I've also been thinking about gender identity. I do identify as female. But that identity does not go particularly deep. Sometimes I wish that I could appear androgynous. I probably could, since my face is fairly square, but that would require a haircut that would make me sad. Really I just want to be a person, so it would be even better to be species-ambiguous, but that would be difficult to do without a highly-realistic bear suit. And no one would want to sit down and get to know me over tea if they thought that I may or may not be a bear.
Looking homeless also means I look non-materialistic, which is nice. I got to thinking about wandering around town barefoot again. I did that about two years ago, but then I got the trike and took recreational trike rides instead of recreational walks. But now I've gotten back to taking walks on the weekends, so I'd like to let my feet out for some fun.

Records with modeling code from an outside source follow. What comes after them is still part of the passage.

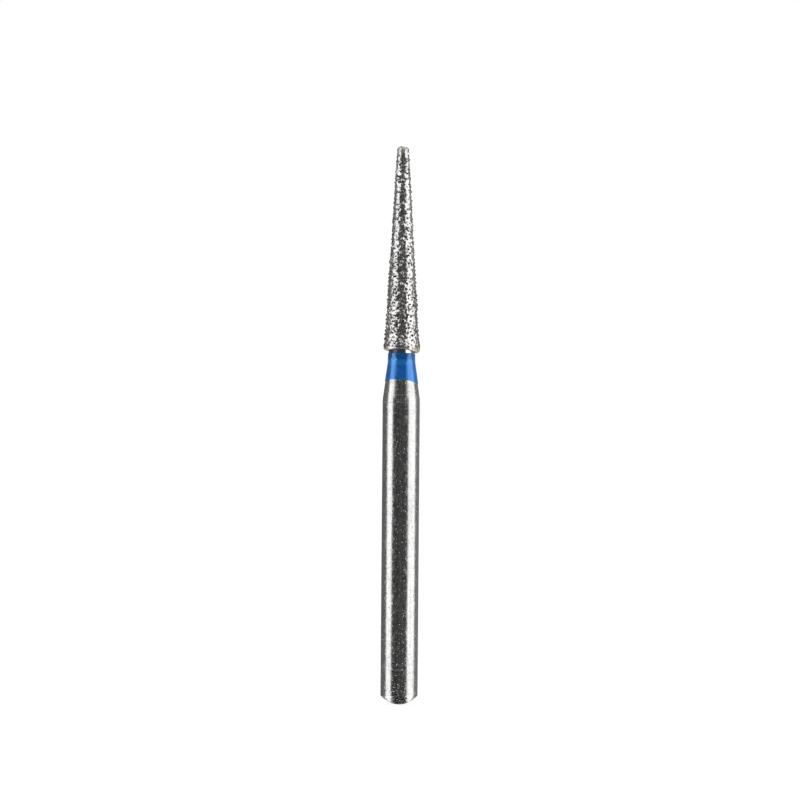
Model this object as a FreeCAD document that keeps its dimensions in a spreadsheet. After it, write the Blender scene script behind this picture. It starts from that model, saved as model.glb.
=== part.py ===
import FreeCAD, Part
import math
import os
import random
import Sketcher

# Tapered round-end diamond bur with a friction-grip shank, in millimetres.
# The axis is Z: the shank's domed end stands at the origin and the tip points up.
# A steel blank is turned in one piece, its head is plated with nickel that holds
# diamond grit, and a lacquered colour ring for the grit size is painted on its neck.

SIZES = [
    ("shank_radius", 0.80, "shank gripped by the handpiece, 1.60 across"),
    ("dome_radius", 1.04, "sphere that rounds the shank's free end"),
    ("shank_length", 13.11, "from the free end to the shoulder"),
    ("shoulder_length", 1.72, "cone from the shank down to the neck"),
    ("neck_radius", 0.557, "bare neck under the lacquer"),
    ("neck_length", 0.37, "straight neck below the head"),
    ("core_radius", 0.63, "blank's head at its base, under the plating"),
    ("core_crown_radius", 0.12, "flat end of the blank's head"),
    ("core_tip_round", 0.035, "rounding round that flat end"),
    ("head_length", 8.80, "working head, from the plating's underside to the last grain"),
    ("bond_thickness", 0.09, "nickel over the blank, about three quarters of a grain"),
    ("grit_stand", 0.035, "how far a grain stands out of the nickel"),
    ("grain_pitch", 0.165, "distance between neighbouring grains"),
    ("lip_radius", 0.775, "nickel where it flares out at the head's base"),
    ("lip_round", 0.10, "rounding of that lower edge"),
    ("flare_length", 0.80, "height over which the flare runs out"),
    ("band_length", 1.31, "colour ring, down from the head's base"),
    ("band_thickness", 0.02, "lacquer of the colour ring"),
]

HEAD_BASE = "Sizes.shank_length + Sizes.shoulder_length + Sizes.neck_length"
CORE_BASE = HEAD_BASE + " + Sizes.bond_thickness"
CORE_TOP = HEAD_BASE + " + Sizes.head_length - Sizes.bond_thickness - Sizes.grit_stand"

# Pattern of the grains. Shares are of the grain pitch, of a row's height or of the stand.
GRAIN_SEED = 16
FEWEST_GRAINS = 4
ROW_SHARE = math.cos(math.pi / 6)
LOW_SHARE = 0.25
STAGGER_SHARE = 0.5
SHIFT_SHARE = 0.22
LOW_SHIFT_SHARE = 0.14
STAND_SHARES = (0.25, 1.4)

# The rounded lower edge of the nickel, and how close faces lie that are sewn together.
LIP_SIDES = 42
LIP_STEPS = 3
SEAM = 1e-5


class At:
    """The sketcher's own numbers: a curve's points, the origin and the upright axis."""

    START, END, CENTRE = 1, 2, 3
    ORIGIN = (-1, 1)
    UPRIGHT = -2


def make_sheet(doc):
    """Spreadsheet of the driving dimensions, one alias a row."""
    sheet = doc.addObject("Spreadsheet::Sheet", "Sizes")
    for row, (alias, value, note) in enumerate(SIZES, start=1):
        sheet.set(f"A{row}", alias)
        sheet.set(f"B{row}", str(value))
        sheet.set(f"C{row}", note)
        sheet.setAlias(f"B{row}", alias)
    doc.recompute()
    return sheet


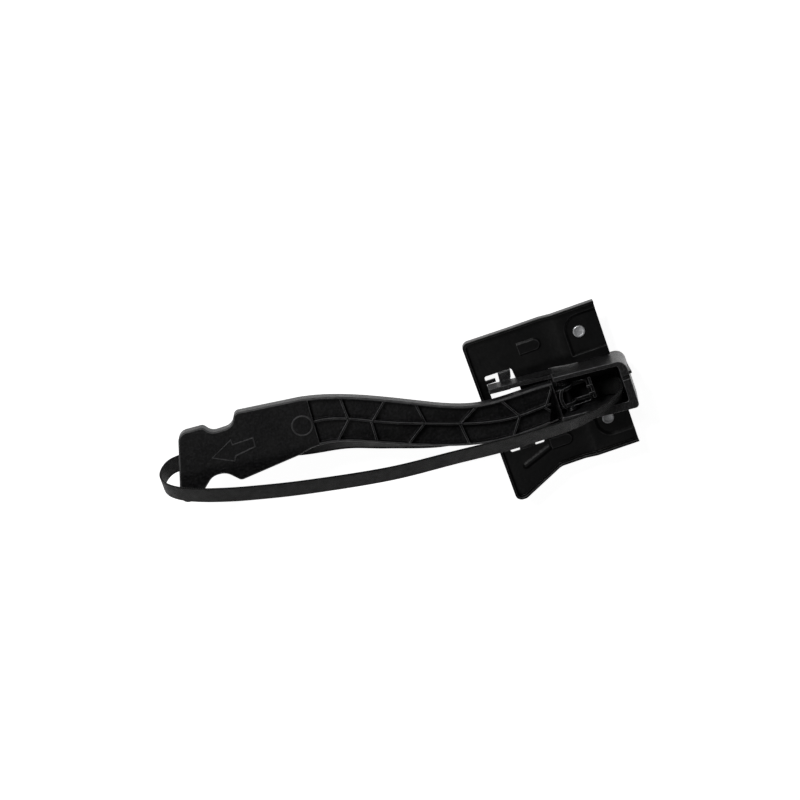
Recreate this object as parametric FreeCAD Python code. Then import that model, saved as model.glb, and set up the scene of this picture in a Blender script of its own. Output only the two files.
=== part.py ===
import FreeCAD, Part
import math
import os
from FreeCAD import Placement, Rotation, Vector

# Hood release handle: a long plastic lever with a T-grip, hinged in a plastic guide housing on a
# pressed steel bracket plate. A double torsion spring returns the lever, two clinch studs fasten the
# plate and the housing to the hood panel, and a flat nylon strap loops round the lever.
#
# Row frame, in millimetres: the origin lies midway between the two studs on the mounting plane, which
# is the back of the housing's ears. X runs along the plate away from the grip, Y runs from the lower
# stud to the upper one, and Z points out of the panel.
#
# The pivot frame is the row frame moved to the pivot's foot; the pin, the spring and the lever's hub
# are drawn in it. The arm frame is the pivot frame turned clockwise by the skew: u runs along the
# housing's rails away from the grip, v across them.

# Bracket plate, pressed from sheet
sheet = 2.0
plate_left = -87.3
plate_right = 17.0
plate_top = 57.3
plate_bottom = -61.5
tab_edge = -46.0           # where the lower edge turns down to the corner tab
tab_depth = 16.5
tab_width = 8.0            # flat foot of the corner tab
corner_radius = 5.0
rim_height = 4.0           # turned-up rim, above the sheet
left_bend = -48.0          # bend between the falling left zone and the pads
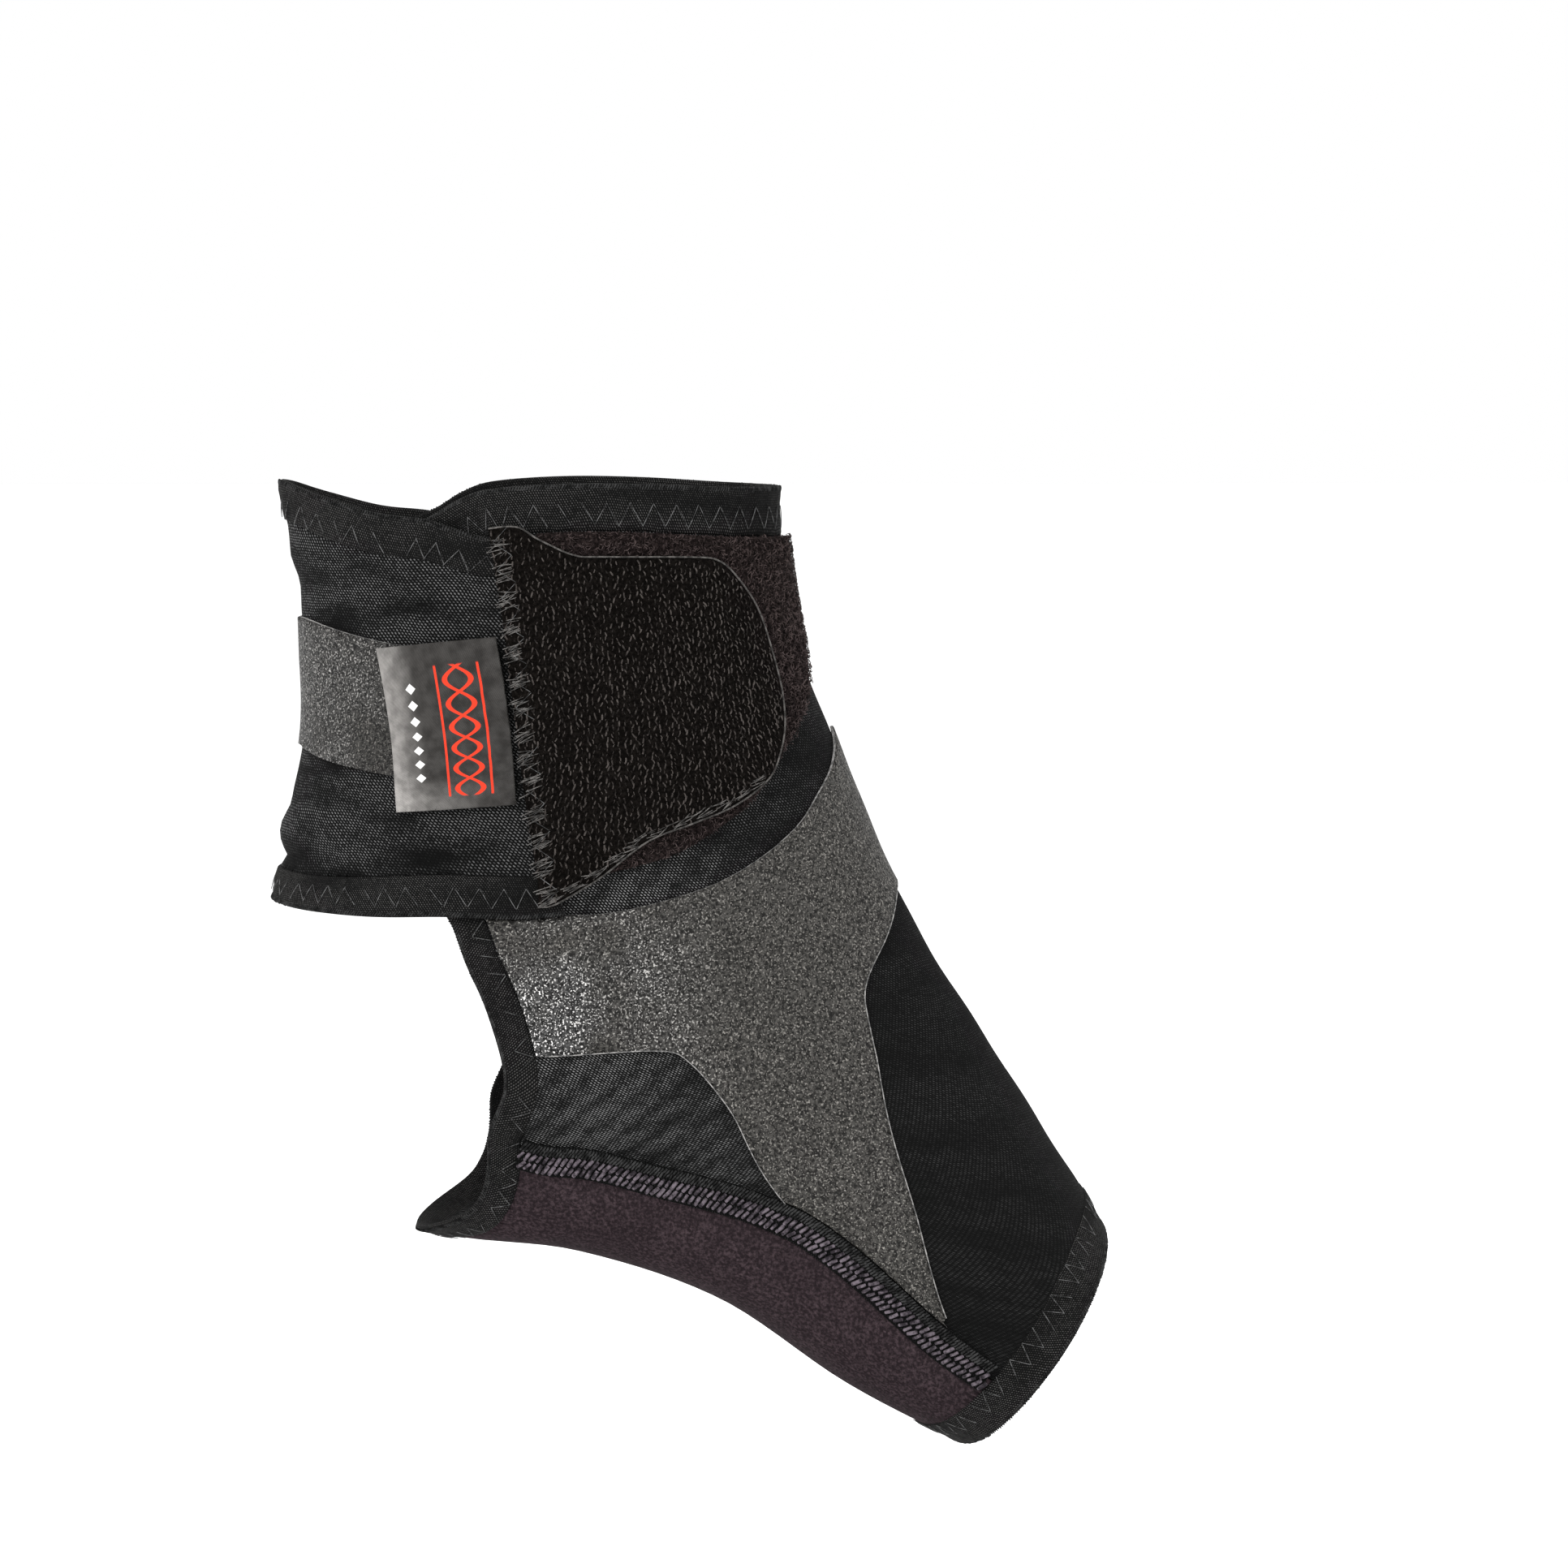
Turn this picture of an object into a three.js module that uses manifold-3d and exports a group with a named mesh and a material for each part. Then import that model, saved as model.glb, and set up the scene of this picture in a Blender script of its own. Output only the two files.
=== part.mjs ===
// Ankle brace for a left foot, in the shape it has when it is worn: a knitted sleeve with an open
// heel, and a wide strap that comes round the back of the ankle and closes with a hook tab.
// Millimetres. The origin is in the middle of the ankle collar, +X points to the toes, +Z up the
// leg, and the inner side of the foot is at -Y.
import * as THREE from "three";
import Module from "manifold-3d";

const wasm = await Module();
wasm.setup();

// Named sizes.
const REACH = 163; // from the back of the collar to the toe hem, along X
const HEIGHT = 189; // from the bottom of the toe hem to the top edge, along Z
const HALF_WIDTH = 42; // half of the width at the toe hem
const CLOTH = 1.2; // knit of the sleeve and of the sole
const BOUND = 1.5; // knit at a hem or a bound edge
const GAP = 0.3; // air left between two pieces
const PRINT = 0.6; // printed grip film
const SEAM = 0.9; // raised flat seam
const PILE = 1.7; // loop panel
const STRAP = 1.1; // knit of the strap
const LABEL = 1.0; // woven label
const TAB = 1.4; // hook tab
const TOP_HEM = 8.0; // widths of the hems and bands from here on
const STRAP_TOP_HEM = 7.0;
const STRAP_BOTTOM_HEM = 8.5;
const TOE_HEM = 8.0;
const BINDING = 6.5;
const SEAM_BAND = 6.0;

// Cross sections from above the collar to the toes. Each runs from a front point to a back point,
// as shares of REACH along x and of HEIGHT along z; half_width is a share of HALF_WIDTH. egg moves
// the widest place to the back, front_full and back_full square the two ends, and sweep carries
// the sides forward along the foot.
const SECTIONS = [
  // front_x, front_z, back_x, back_z, half_width, egg, front_full, back_full, sweep
  [0.265, 0.248, -0.3, 0.258, 0.738, 0.0, 0.02, -0.16, 0.0],
  [0.266, 0.181, -0.298, 0.181, 0.714, 0.0, 0.02, -0.17, 0.0],
  [0.28, 0.08, -0.28, 0.076, 0.702, 0.02, 0.02, -0.19, 0.0],
  [0.306, 0.004, -0.279, -0.038, 0.726, 0.05, 0.0, -0.2, 0.0],
  [0.338, -0.063, -0.3, -0.13, 0.774, 0.08, -0.04, -0.18, 0.0],
  [0.364, -0.122, -0.316, -0.214, 0.81, 0.12, -0.06, -0.12, 0.0],
  [0.401, -0.193, -0.378, -0.332, 0.821, 0.1, -0.08, 0.0, 0.0],
  [0.446, -0.266, -0.339, -0.485, 0.81, 0.05, -0.1, 0.1, 0.0],
  [0.495, -0.333, -0.156, -0.548, 0.81, 0.05, -0.1, 0.14, 0.02],
  [0.539, -0.392, 0.019, -0.565, 0.845, 0.1, -0.08, 0.18, 0.05],
  [0.584, -0.454, 0.191, -0.612, 0.893, 0.14, -0.04, 0.2, 0.08],
  [0.625, -0.51, 0.343, -0.7, 0.94, 0.14, 0.0, 0.2, 0.1],
  [0.658, -0.56, 0.479, -0.763, 0.976, 0.12, 0.02, 0.2, 0.12],
];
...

Even if I were homeless, however, it would be rude to ask me how long or why. Perhaps she did not go to the same training I did, and hence did not know. It's okay to talk about a homeless person's situation if they bring it up, but if you want to initiate conversation, you can choose one of the myriad of small talk topics that you'd use with a normal person. So that's the second highly inappropriate thing that a homeless shelter volunteer has asked me, the first being the woman at the potluck last spring who asked me how I felt about Jesus. Got another potluck tomorrow - maybe I'll get another entertainingly offensive gem.